SCOTUS made clear that this case was not a question of preemption, since that would require a conflicting state law and not two (2) federal statutes, but rather this was a statutory interpretation case. In turn, POM argued that the FDCA does not impliedly repeal the Lanham Act through its amendments; therefore, SCOTUS should give full effect to both statutes, so long as they are not in “irreconcilable conflict.” Coca-Cola requested that the FDCA, being the more specific law, should limit the scope of the more general provisions of the Lanham Act; in reconciling the laws, the more specific language in the FDCA should bar certain causes of action under the more general langugae of the Lanham Act. The Court declined to resolve the global issue of how to appropriately choose between competing means of statutory construction, instead focusing on the narrow issue at hand. In comparing the two (2) regulatory regimes, which have coexisted since 1946, SCOTUS rejected Coca-Cola’s argument that they cannot be simultaneously implemented, finding the Acts to complement each other by each having their own scope, purpose, and remedies. As the FDA does not pursue every available administrative enforcement measure, permitting private Lanham Act suits “takes advantage of synergies among multiple methods of regulation.” The Court added that, as the two (2) statutes have complemented each other for almost seventy (70) years, adopting Coca-Cola’s argument would discount Congress’s legislative competency, noting that Congress could and would have made such preclusion, should that have been their intent.

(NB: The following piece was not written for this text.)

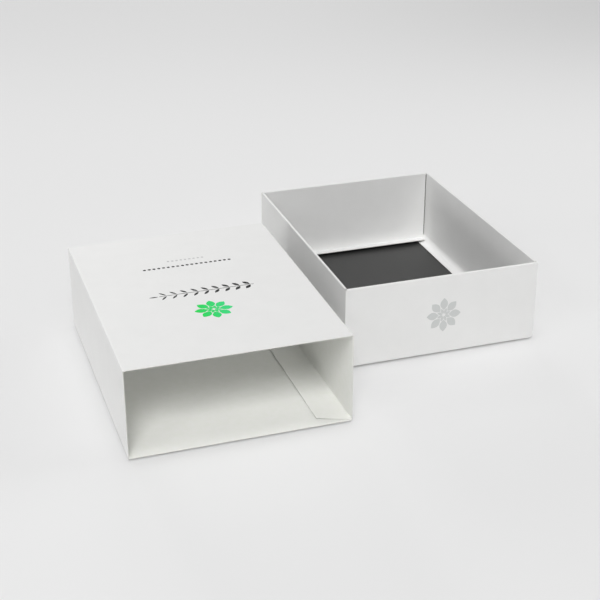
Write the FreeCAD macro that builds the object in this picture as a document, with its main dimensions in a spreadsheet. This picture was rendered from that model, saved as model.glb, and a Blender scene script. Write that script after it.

This decision, coupled with the recent Lexmark holding, strengthens private commercial rights under the Lanham Act, which may lead to an increase in unfair competition claims. The Court further recognized the limits of administrative competence, commending the competitors’ detailed knowledge of consumer trends and “awareness of unfair competition practices [that] may be far more immediate and accurate than that of agency rule makers and regulators” as tools for powerful private regulation.